My trip to the COPA trial, and more of the Big Picture


I did the Amtrak choo-choo trip to Center City Philadelphia today, and even got a Philly Cheesestake sandwich bought for my lunch (the catsup slip and ran all over my suit) in a restaurant featuring a photo of Ebbets Field, old home of the Dodgers with its short right field (why is this picture in Philly?)

I took a break to visit the National Constitution Center next door to the James A. Byrne U.S. Courthouse, but watched a few hours of the testimony on COPA, and they all cohered to make a big point that I will induce.

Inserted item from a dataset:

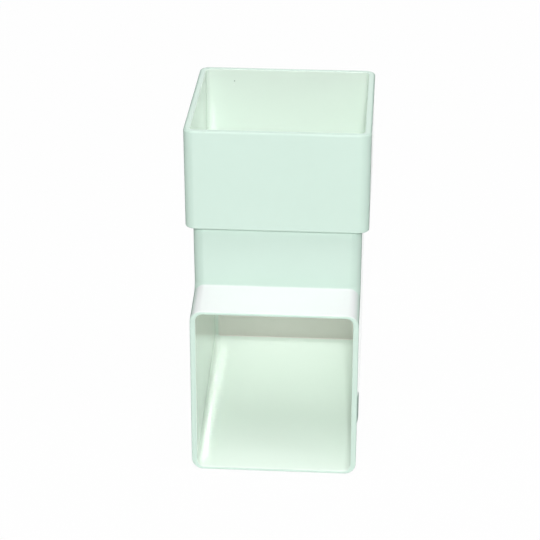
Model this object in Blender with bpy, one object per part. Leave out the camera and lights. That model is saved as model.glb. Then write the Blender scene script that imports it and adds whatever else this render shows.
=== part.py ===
# Downpipe shoe for a square rainwater pipe, injection moulded in one piece of PVC-U.
# A socket on top takes the pipe, a neck carries on in line with the pipe, and below it
# the body turns forward into a spout with an open square mouth.
# Metres. +Z runs up the pipe, -Y is the way the water leaves, X is the width.
# The origin lies on the pipe's axis, in the plane of the stop that the pipe's end meets.

import math

import bmesh
import bpy
from mathutils import Matrix, Vector

mm = 0.001

# The pipe
pipe_side = 65.0 * mm

# Socket
pipe_fit_gap = 0.15 * mm          # play between pipe and socket at the stop, each side
socket_depth = 37.7 * mm          # from the stop to the rim
socket_wall = 2.5 * mm
socket_draft = 0.15 * mm          # each wall leans out this much from stop to rim
socket_outer_corner = 4.0 * mm
socket_inner_corner = 2.0 * mm
socket_rim_round = 0.8 * mm       # outer edge of the rim
socket_lead_round = 0.4 * mm      # inner edge, which leads the pipe in
socket_foot_round = 0.5 * mm
stop_thickness = 2.2 * mm         # material between the pipe's end and the ledge outside

# Neck and body, whose outside is in line with the pipe
body_wall = 2.2 * mm
neck_height = 25.2 * mm           # from the ledge to the bend, at the front
neck_draft = 0.15 * mm            # each side stands this much further in at the bend
body_edge_round = 4.5 * mm        # upright corners and the long edges of the spout
bend_round = 1.0 * mm             # hollow fillet where the roof leaves the neck

# Spout
lip_reach = 49.4 * mm             # from the pipe's axis to the roof's front edge
roof_slope = math.radians(10.1)
roof_wall = 1.3 * mm              # roof and floor are thinner than the side walls
mouth_height = 69.0 * mm          # upright, from lip to toe, outside
mouth_lean = math.radians(1.45)   # the toe stands further forward than the lip
floor_slope = math.radians(11.0)
floor_wall = 1.3 * mm
passage_corner = 2.7 * mm         # corners of the way through neck and spout
mouth_rim_round = 0.55 * mm

# Small raised tab outside the right wall, close behind the mouth
tab_height = 13.4 * mm
tab_length = 4.0 * mm
tab_proud = 0.5 * mm
tab_behind_mouth = 1.0 * mm
tab_above_toe = 23.2 * mm
tab_corner_round = 0.8 * mm

# How finely round edges are cut
corner_segments = 8
bend_segments = 5
rim_segments = 4
cut_past = 5.0 * mm               # cutters run this far past the faces that they open
tolerance = 0.01 * mm
sharp_edge = math.radians(40)     # edges that turn more than this are the ones to round
flat_join = math.radians(0.1)     # faces that turn less than this are one flat face
smooth_shading = math.radians(30)

# PVC-U, pale mint white, glossy from a polished mould (linear colour)
plastic_colour = (0.80, 0.93, 0.86, 1.0)
plastic_roughness = 0.18

# Sizes worked out from the ones above
body_half = pipe_side / 2
spout_half = body_half - neck_draft
socket_inner_half = body_half + pipe_fit_gap
socket_outer_half = socket_inner_half + socket_wall
ledge = -stop_thickness
bend = ledge - neck_height
lip = bend - (lip_reach - spout_half) * math.tan(roof_slope)
toe = lip - mouth_height
toe_reach = lip_reach + mouth_height * math.tan(mouth_lean)
heel = toe + (toe_reach + spout_half) * math.tan(floor_slope)


def clear_scene():
    for item in list(bpy.data.objects):
        bpy.data.objects.remove(item, do_unlink=True)


def new_collection(name):
    collection = bpy.data.collections.new(name)
    bpy.context.scene.collection.children.link(collection)
    return collection


def add_object(name, mesh, collection):
    item = bpy.data.objects.new(name, mesh)
    collection.objects.link(item)
    return item


def evaluated_mesh(item):
    # the mesh with its modifiers in it, as the viewport shows it
    bpy.context.view_layer.update()
    graph = bpy.context.evaluated_depsgraph_get()
    return bpy.data.meshes.new_from_object(item.evaluated_get(graph))


def hide_tool(item):
    item.hide_render = True
    item.display_type = 'WIRE'
    return item


def mouth_y(z, inset=0.0):
    # where the mouth's leaning plane is at a height, or a plane that far behind it
    return -(lip_reach + (lip - z) * math.tan(mouth_lean)) + inset


def arc_corner(before, here, after, radius):
    # the points of a round corner of a flat outline
    back = (before - here).normalized()
    onward = (after - here).normalized()
    half_angle = back.angle(onward) / 2
    centre = here + (back + onward).normalized() * (radius / math.sin(half_angle))
    start = here + back * (radius / math.tan(half_angle)) - centre
    turn = math.pi - 2 * half_angle
    if back.x * onward.y - back.y * onward.x > 0:
        turn = -turn
    steps = [turn * step / bend_segments for step in range(bend_segments + 1)]
    return [centre + Matrix.Rotation(step, 2) @ start for step in steps]


def side_solid(name, outline, half_width, collection):
    # a flat outline of (y, z) points, drawn as a filled curve and pushed out along X
    curve = bpy.data.curves.new(name, 'CURVE')
    curve.dimensions = '2D'
    curve.fill_mode = 'BOTH'
    curve.extrude = half_width
    spline = curve.splines.new('POLY')
    spline.points.add(len(outline) - 1)
    for point, place in zip(spline.points, outline):
        point.co = (place.x, place.y, 0, 1)
    spline.use_cyclic_u = True
    drawn = add_object(name + '_outline', curve, collection)
    mesh = evaluated_mesh(drawn)
    mesh.name = name
    # the curve's own x, y and z become Y, Z and X
    mesh.transform(Matrix(((0, 0, 1, 0), (1, 0, 0, 0), (0, 1, 0, 0), (0, 0, 0, 1))))
    bpy.data.objects.remove(drawn, do_unlink=True)
    bm = bmesh.new()
    bm.from_mesh(mesh)
    bmesh.ops.remove_doubles(bm, verts=bm.verts, dist=tolerance)
    bmesh.ops.dissolve_limit(bm, angle_limit=flat_join, verts=bm.verts, edges=bm.edges)
    return bm, mesh


def lean_neck(bm, draft_share):
    # above the bend the neck widens evenly up to the ledge, and keeps that width above it
    for height in (bend, ledge):
        everything = bm.verts[:] + bm.edges[:] + bm.faces[:]
        bmesh.ops.bisect_plane(bm, geom=everything, dist=tolerance,
                               plane_co=(0, 0, height), plane_no=(0, 0, 1))
    for vertex in bm.verts:
        rise = min(1, max(0, (vertex.co.z - bend) / neck_height))
        widen = 1 + draft_share * rise
        if vertex.co.y > -spout_half - tolerance:
            vertex.co.x *= widen
            vertex.co.y *= widen


def round_long_edges(bm, radius, top, with_heel):
    # the edges that run along the side outline; the front and top faces stay sharp
    chosen = []
    for edge in bm.edges:
        ends = [vertex.co for vertex in edge.verts]
        same_side = ends[0].x * ends[1].x > 0
        at_top = all(end.z > top - tolerance for end in ends)
        low = all(end.z < bend for end in ends)
        at_front = low and all(end.y < -lip_reach + tolerance for end in ends)
        at_heel = with_heel and low and all(end.y > 0 for end in ends)
        if edge.calc_face_angle(0) > sharp_edge and not at_top and not at_front:
            if same_side or at_heel:
                chosen.append(edge)
    bmesh.ops.bevel(bm, geom=chosen, offset=radius, segments=corner_segments,
                    profile=0.5, affect='EDGES', material=-1)


def side_object(name, outline, half_width, radius, with_heel, collection):
    bm, mesh = side_solid(name, outline, half_width, collection)
    top = max(point.y for point in outline)
    bm.normal_update()
    round_long_edges(bm, radius, top, with_heel)
    lean_neck(bm, neck_draft / half_width)
    bmesh.ops.recalc_face_normals(bm, faces=bm.faces)
    bm.to_mesh(mesh)
    bm.free()
    return add_object(name, mesh, collection)


def body_outline():
    # neck and spout from outside; the top runs up into the socket's foot
    top = ledge + stop_thickness / 2
    neck_front = Vector((-spout_half, top))
    lip_point = Vector((-lip_reach, lip))
    outline = [Vector((spout_half, top)), neck_front]
    outline += arc_corner(neck_front, Vector((-spout_half, bend)), lip_point, bend_round)
    outline += [lip_point, Vector((-toe_reach, toe)), Vector((spout_half, heel))]
    return outline


def passage_outline():
    # the water's way through neck and spout, one wall inside the body
    top = cut_past
    inner_half = spout_half - body_wall
    past = toe_reach + cut_past
    roof_start = bend + body_wall * math.tan(roof_slope) - roof_wall / math.cos(roof_slope)
    roof_end = roof_start - (past - inner_half) * math.tan(roof_slope)
    floor_rise = floor_wall / math.cos(floor_slope)
    floor_end = toe - cut_past * math.tan(floor_slope) + floor_rise
    heel_inside = heel - body_wall * math.tan(floor_slope) + floor_rise
    neck_front = Vector((-inner_half, top))
    roof_point = Vector((-past, roof_end))
    outline = [Vector((inner_half, top)), neck_front]
    outline += arc_corner(neck_front, Vector((-inner_half, roof_start)), roof_point,
                          bend_round + body_wall)
    outline += [roof_point, Vector((-past, floor_end)), Vector((inner_half, heel_inside))]
    return outline


def upright_block(name, low_half, high_half, low, high, corner, collection):
    # a square block with round upright corners and leaning sides
    bm = bmesh.new()
    bmesh.ops.create_cube(bm, size=2)
    for vertex in bm.verts:
        half = high_half if vertex.co.z > 0 else low_half
        height = high if vertex.co.z > 0 else low
        vertex.co = (half * vertex.co.x, half * vertex.co.y, height)
    uprights = []
    for edge in bm.edges:
        if abs(edge.verts[0].co.z - edge.verts[1].co.z) > tolerance:
            uprights.append(edge)
    bmesh.ops.bevel(bm, geom=uprights, offset=corner, segments=corner_segments,
                    profile=0.5, affect='EDGES', material=-1)
    mesh = bpy.data.meshes.new(name)
    bm.to_mesh(mesh)
    bm.free()
    return add_object(name, mesh, collection)


def side_tab(collection):
    # its inner side is sunk half a wall deep into the body
    bm = bmesh.new()
    bmesh.ops.create_cube(bm, size=1)
    depth = tab_proud + body_wall / 2
    bottom = toe + tab_above_toe
    middle = bottom + tab_height / 2
    centre = Vector((spout_half + tab_proud - depth / 2,
                     mouth_y(middle, tab_behind_mouth + tab_length / 2), middle))
    for vertex in bm.verts:
        size = Vector((depth, tab_length, tab_height))
        vertex.co = centre + vertex.co * size
    corners = []
    for edge in bm.edges:
        if abs(edge.verts[0].co.x - edge.verts[1].co.x) > tolerance:
            corners.append(edge)
    bmesh.ops.bevel(bm, geom=corners, offset=tab_corner_round, segments=rim_segments,
                    profile=0.5, affect='EDGES', material=-1)
    mesh = bpy.data.meshes.new('tab')
    bm.to_mesh(mesh)
    bm.free()
    return add_object('tab', mesh, collection)


def combine(item, tool, operation):
    step = item.modifiers.new(tool.name, 'BOOLEAN')
    step.operation = operation
    step.object = hide_tool(tool)


def round_edges(bm, belongs, radius):
    bm.normal_update()
    chosen = []
    for edge in bm.edges:
        if edge.calc_face_angle(0) > sharp_edge and belongs(edge):
            chosen.append(edge)
    bmesh.ops.bevel(bm, geom=chosen, offset=radius, segments=rim_segments,
                    profile=0.5, affect='EDGES', material=-1)


def at_height(edge, height):
    return all(abs(end.co.z - height) < tolerance for end in edge.verts)


def bounds_outer_wall(edge):
    # the steeper of the edge's two faces looks away from the pipe's axis
    wall = min(edge.link_faces, key=lambda face: abs(face.normal.z))
    middle = (edge.verts[0].co + edge.verts[1].co) / 2
    return wall.normal.x * middle.x + wall.normal.y * middle.y > 0


def outer_rim_edge(edge):
    return at_height(edge, socket_depth) and bounds_outer_wall(edge)


def inner_rim_edge(edge):
    return at_height(edge, socket_depth) and not bounds_outer_wall(edge)


def mouth_edge(edge):
    return all(abs(end.co.y - mouth_y(end.co.z)) < tolerance for end in edge.verts)


def foot_edge(edge):
    # the socket's lower edge outside, and not the corner where the neck leaves it
    furthest = max(abs(axis) for end in edge.verts for axis in end.co.xy)
    return at_height(edge, ledge) and furthest > body_half + socket_wall / 2


def plastic():
    material = bpy.data.materials.new('pale_mint_pvc')
    material.use_nodes = True
    shader = material.node_tree.nodes['Principled BSDF']
    shader.inputs['Base Color'].default_value = plastic_colour
    shader.inputs['Roughness'].default_value = plastic_roughness
    shader.inputs['Metallic'].default_value = 0.0
    material.diffuse_color = plastic_colour
    return material


def build_shoe():
    parts = new_collection('downpipe_shoe')
    tools = new_collection('shaping_tools')
    inner_top = socket_inner_half + socket_draft
    past_rim = socket_depth + cut_past
    lean_past = socket_draft * cut_past / socket_depth
    shoe = upright_block('downpipe_shoe', socket_outer_half, socket_outer_half + socket_draft,
                         ledge, socket_depth, socket_outer_corner, parts)
    body = side_object('body', body_outline(), spout_half, body_edge_round, True, tools)
    passage = side_object('passage', passage_outline(), spout_half - body_wall,
                          passage_corner, False, tools)
    bore = upright_block('socket_bore', socket_inner_half, inner_top + lean_past,
                         0, past_rim, socket_inner_corner, tools)
    combine(shoe, body, 'UNION')
    combine(shoe, side_tab(tools), 'UNION')
    combine(shoe, bore, 'DIFFERENCE')
    combine(shoe, passage, 'DIFFERENCE')
    shaped = evaluated_mesh(shoe)
    shoe.modifiers.clear()
    bm = bmesh.new()
    bm.from_mesh(shaped)
    bmesh.ops.remove_doubles(bm, verts=bm.verts, dist=tolerance)
    bmesh.ops.dissolve_limit(bm, angle_limit=flat_join, verts=bm.verts, edges=bm.edges)
    round_edges(bm, outer_rim_edge, socket_rim_round)
    round_edges(bm, inner_rim_edge, socket_lead_round)
    round_edges(bm, mouth_edge, mouth_rim_round)
    round_edges(bm, foot_edge, socket_foot_round)
    bmesh.ops.triangulate(bm, faces=bm.faces)
    bm.to_mesh(shaped)
    bm.free()
    shoe.data = shaped
    shaped.materials.clear()
    shaped.materials.append(plastic())
    shaped.shade_smooth()
    shaped.set_sharp_from_angle(angle=smooth_shading)
    return shoe


clear_scene()
build_shoe()
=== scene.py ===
# Downpipe shoe for a square rainwater pipe, moulded in pale mint PVC-U.
# Metres, +Z up the pipe. The origin is on the pipe's axis, at the stop that the pipe's end meets.

import math

import bmesh
import bpy
from mathutils import Matrix, Vector


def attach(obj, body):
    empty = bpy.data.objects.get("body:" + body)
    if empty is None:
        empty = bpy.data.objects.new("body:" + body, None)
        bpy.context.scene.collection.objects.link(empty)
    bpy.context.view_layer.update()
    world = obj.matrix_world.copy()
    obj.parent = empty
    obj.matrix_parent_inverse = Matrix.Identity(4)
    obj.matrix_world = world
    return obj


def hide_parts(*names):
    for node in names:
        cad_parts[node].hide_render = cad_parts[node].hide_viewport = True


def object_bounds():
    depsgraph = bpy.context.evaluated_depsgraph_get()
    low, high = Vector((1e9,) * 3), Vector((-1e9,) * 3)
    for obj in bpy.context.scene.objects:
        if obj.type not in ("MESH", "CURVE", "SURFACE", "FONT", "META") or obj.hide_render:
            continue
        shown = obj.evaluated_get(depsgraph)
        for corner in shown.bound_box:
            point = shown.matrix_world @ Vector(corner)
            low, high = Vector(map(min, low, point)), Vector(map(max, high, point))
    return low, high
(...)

The witnesses today were history professor Henry Reichman (California State University, East Bay), author of Censorship and Selection: Issues and Answers for Schools, published 2001 by the American Library Association, ISBN 0838907989 (look it up on Amazon), Adam Glickman, CEO of condomania.com, and Mitchell Tepper, a major operator of sexualhealth.com. Dr. Reichman talked a lot about the selection and deselection of materials suitable in public schools, and, with excerpts from his book, discussed how sensitive school boards are to cultural complaints from sensitive parents. His reasoning is that school boards, as well as public funding for abstinence-only education, help create a mindset for what community standards might regard as HTM according to the prongs of COPA. This creates the fear of prosecution and chilling effects. Later Mr. Tepper mentioned a case where a teacher was dismissed for revealing “all that personal stuff” information at school, presumably to a student. But that situation raises the search engine question: what if a student finds from a teacher’s personal profile or blog personal information that could cause parents to lose confidence in the teacher. Mapping this problem out to the military “don’t ask don’t tell”, what happens, for example, if a student finds out that a physical education teacher (who might have some visual “forced intimacy”) is gay from a student’s statements on the Internet? This sounds outside of the direct literal legal scope of COPA’s prongs, but is certainly backs up the plaintiff’s claims of a chilling effect by fear of what a prosecutor could do. Legal consequences could invoke other laws besides COPA in certain situations.

Reichman also commented on the movie MPAA rating system, or least on the fact that it is "private" and not government-run, but it obviously does provide a paradigm for who Internet content might be rated, hopefully without the secret corporate bureaucracy in the movie "This Film Is Not Yet Rated."

I sat in the back, dead center, and although I am not scheduled to testify, I think most participants are aware of my association with the “don’t ask don’t tell” issue with respect to gays in the military, and to a lesser extent with gay marriage and with homosexuality and religion—as well as pinning down in public discourse exactly what we mean by “family values,” “family responsibility” and even the possible connection to future expansion of filial responsibility laws.

At one point today, Judge Reed commented that the "chilling effects" is an "elusive concept" related to state-of-mind about many related issues and problems.

In the family area, it’s well to reinforce here, that some of the plaintiffs are married with children (by testimony) and have no problem reconciling their business or cultural interest in these matters with raising kids. Mr. Tepper’s site is of particular value to disabled persons, or to legally married persons with medical or psychological issues in maintaining interest. The Song of Solomon in the Bible may well celebrate the sensual benefits of healthy marriage, but if so it is healthy to make this information available to couple in the public space.

What is so important, not so much about the case literally as the statute reads, but as the testimony unfolds and plaintiffs appear on scene, is how a free speech case like this brings so many other issues together onto the table and makes us “connect the dots.”

I have a chapter in a book in the Thomson-Gale Opposing Viewpoints seire, in which I discuss the arguments for presenting LGBT issues in public schools. Ken Wells is the editor, and the link is here.

Back to filters and labels technology on the next (or a future) posting.